## [What you should do]
Your task is to copy each line that has the word "scene".

## [Given information]

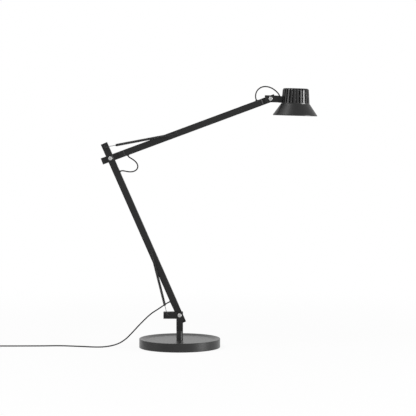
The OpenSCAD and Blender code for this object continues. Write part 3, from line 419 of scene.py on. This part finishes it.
PAINT_BLACK = (0.01, 0.01, 0.0101)
PLASTIC_BLACK = (0.012, 0.012, 0.0122)
arm_coat = surface("arm_coat", PAINT_BLACK, rough=0.4, grain=0.5, bump=0.05, specular=0.24, edge=0.5)
base_coat = surface(
    "base_coat", (0.013, 0.013, 0.0131), rough=0.32, grain=0.45, bump=0.04, specular=0.36, edge=0.6,
)
sink_coat = surface("sink_coat", PAINT_BLACK, rough=0.28, grain=0.3, bump=0.04, specular=0.42, edge=0.4)
shade_coat = surface("shade_coat", PAINT_BLACK, rough=0.38, grain=0.5, bump=0.04, specular=0.28, edge=0.4)
screw_metal = surface(
    "screw_metal", (0.43, 0.43, 0.426), rough=0.4, grain=0.2, bump=0.05, edge=0.2, tone=0.05, metallic=1,
)
zinc = surface(
    "zinc", (0.45, 0.46, 0.48), rough=0.35, grain=0.3, bump=0.1, edge=0.2, tone=0.1, metallic=1,
)
spring_black = surface(
    "spring_steel", (0.014, 0.014, 0.0142), rough=0.38, grain=0.3, bump=0.05, specular=0.28,
)
# painted highlight: this lighter grey on the collars stands in for light caught by the edges where the
# tube meets its end fittings
collar_painted_highlight = surface("collar", (0.07, 0.07, 0.0705), rough=0.4, grain=0.3, bump=0.05, specular=0.4)
hook_steel = surface(
    "hook_steel", (0.03, 0.03, 0.0303), rough=0.4, grain=0.2, bump=0.05, specular=0.3, metallic=0.3,
)
nylon = surface("nylon", PLASTIC_BLACK, rough=0.5, grain=0.3, bump=0.1, specular=0.3)
rubber = surface("rubber", (0.009, 0.009, 0.0092), rough=0.6, grain=0.35, bump=0.2, specular=0.25)
jacket = surface("cord_jacket", (0.006, 0.006, 0.0061), rough=0.5, grain=0.3, bump=0.08, specular=0.18)
plug_black = surface("plug_plastic", PLASTIC_BLACK, rough=0.45, grain=0.35, bump=0.2, specular=0.35)
pin_metal = surface(
    "pin_metal", (0.75, 0.72, 0.62), rough=0.25, grain=0.2, bump=0.05, tone=0.05, metallic=1,
)
board = surface("board", (0.82, 0.82, 0.8), rough=0.4, grain=0.3, bump=0.1, tone=0.04)
diodes = surface("diodes", (0.85, 0.65, 0.2), rough=0.35, grain=0.3, bump=0.2, tone=0.08)
white_cone = surface("reflector_white", (0.85, 0.85, 0.83), rough=0.3, grain=0.3, bump=0.1, tone=0.03)
opal = surface("opal", (0.86, 0.86, 0.84), rough=0.55, grain=0.3, bump=0.2, tone=0.03)

FINISH = {
    arm_coat: "foot_bracket foot_tongue lower_tube elbow_fork elbow_tongue upper_tube head_tongue "
    "head_bracket head_block foot_spring_pin foot_arm_pin elbow_spring_pin elbow_arm_pin "
    "foot_spring_seat elbow_spring_seat",
    base_coat: "base_plate post",
    sink_coat: "heat_sink",
    shade_coat: "shade retaining_ring",
    screw_metal: "foot_pivot_screw elbow_pivot_screw head_pivot_screw",
    zinc: "base_bolt swivel_screw foot_pivot_nut elbow_pivot_nut head_pivot_nut shade_screws",
    hook_steel: "foot_spring_hook foot_spring_end elbow_spring_hook elbow_spring_end",
    nylon: "swivel_washer swivel_bush foot_washers elbow_washers head_washers",
    rubber: "base_pad supply_grommet lower_grommet elbow_grommet upper_grommet",
    jacket: "lower_lead upper_lead head_lead",
    plug_black: "plug_body",
    pin_metal: "plug_pins",
    board: "led_board",
    diodes: "led_array",
    white_cone: "mixing_cone",
    opal: "diffuser",
}
for material, names in FINISH.items():
    for node_name in names.split():
        obj = bpy.data.objects[node_name]
        if not obj.material_slots:
            obj.data.materials.append(material)
        for slot in obj.material_slots:
            slot.material = material
for obj, material, slot_name in (
    (supply, jacket, "cord_jacket"), (relief, rubber, "cord_jacket"), (elbow_lead, jacket, "cord_jacket"),
    (head_lead, jacket, "cord_jacket"), (foot_coil, spring_black, "spring_steel"),
    (elbow_coil, spring_black, "spring_steel"), (head_collar, collar_painted_highlight, "arm_coat"),
    (elbow_collar, collar_painted_highlight, "arm_coat"),
):
    obj.data.materials.append(material)


# Floor and background, in metres: white to the camera and in mirrors, and dimmer as lights

FILL_LIGHT = 0.2
FLOOR_HALF, FLOOR_GREY = 9, 0.9
SHADOW_NEAR, SHADOW_FAR, NEAR_WHITE = 0.3, 1.5, 0.92
WHITE = (1, 1, 1, 1)


def seen_rays(tree):
    """1 on the rays that see white: from the camera, off a gloss or through a clear piece."""
    path = new_node(tree, "LightPath")
    value = path.outputs["Is Camera Ray"]
    for name in ("Is Glossy Ray", "Is Transmission Ray"):
        peak = new_node(tree, "Math")
        peak.operation = "MAXIMUM"
        tree.links.new(value, peak.inputs[0])
        tree.links.new(path.outputs[name], peak.inputs[1])
        value = peak.outputs[0]
    return value


def link_mix(tree, share, first, second, out):
    """The output shows first, and second over it as far as share says."""
    mix = new_node(tree, "MixShader")
    tree.links.new(share, mix.inputs["Fac"])
    tree.links.new(first.outputs[0], mix.inputs[1])
    tree.links.new(second.outputs[0], mix.inputs[2])
    tree.links.new(mix.outputs[0], out.inputs["Surface"])


world = bpy.data.worlds.new("studio")
scene.world = world
tree = emptied_tree(world)
fill = new_node(tree, "Background", Color=WHITE, Strength=FILL_LIGHT)
backdrop = new_node(tree, "Background", Color=WHITE, Strength=1)
link_mix(tree, seen_rays(tree), fill, backdrop, new_node(tree, "OutputWorld"))

floor_corners = [(FLOOR_HALF * x, FLOOR_HALF * y, 0) for x, y in ((-1, -1), (1, -1), (1, 1), (-1, 1))]
floor = new_object("floor", floor_corners, [(0, 1, 2, 3)], rounded=False)
floor_mat = bpy.data.materials.new("floor")
tree = emptied_tree(floor_mat)
away = new_node(tree, "VectorMath")
away.operation = "LENGTH"
tree.links.new(new_node(tree, "TexCoord").outputs["Object"], away.inputs[0])
whiter = new_node(tree, "MapRange", From_Min=SHADOW_NEAR, From_Max=SHADOW_FAR, To_Min=NEAR_WHITE, To_Max=1)
whiter.interpolation_type = "SMOOTHSTEP"
tree.links.new(away.outputs["Value"], whiter.inputs["Value"])
share = new_node(tree, "Math")
share.operation = "MULTIPLY"
tree.links.new(seen_rays(tree), share.inputs[0])
tree.links.new(whiter.outputs["Result"], share.inputs[1])
pale = new_node(tree, "BsdfDiffuse", Color=(FLOOR_GREY, FLOOR_GREY, FLOOR_GREY, 1))
glow = new_node(tree, "Emission", Color=WHITE, Strength=1)
link_mix(tree, share.outputs[0], pale, glow, new_node(tree, "OutputMaterial"))
floor.data.materials.append(floor_mat)


# Lights

LIGHT_TARGET, LIGHT_DISTANCE = Vector((0.05, 0, 0.35)), 2.7


def soft_light(name, azimuth, height, size, power):
    """A soft box turned to the lamp; the azimuth counts from the camera's side towards +X."""
    data = bpy.data.lights.new(name, "AREA")
    data.shape = "RECTANGLE"
    data.size, data.size_y = size
    data.energy = power
    obj = bpy.data.objects.new(name, data)
    a, e = math.radians(azimuth), math.radians(height)
    out = Vector((math.cos(e) * math.sin(a), -math.cos(e) * math.cos(a), math.sin(e)))
    obj.location = LIGHT_TARGET + LIGHT_DISTANCE * out
    obj.rotation_euler = out.to_track_quat("Z", "Y").to_euler()
    scene.collection.objects.link(obj)


soft_light("side_right", azimuth=66, height=4, size=(1.1, 1.1), power=84)
soft_light("side_left", azimuth=-70, height=8, size=(0.7, 2), power=13)
soft_light("overhead", azimuth=-62, height=52, size=(1.2, 1.2), power=46)

scene.view_settings.view_transform = "Standard"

## [Exercise solution]
The OpenSCAD and Blender code for this object continues. Write part 3, from line 419 of scene.py on. This part finishes it.
scene.world = world
    scene.collection.objects.link(obj)
scene.view_settings.view_transform = "Standard"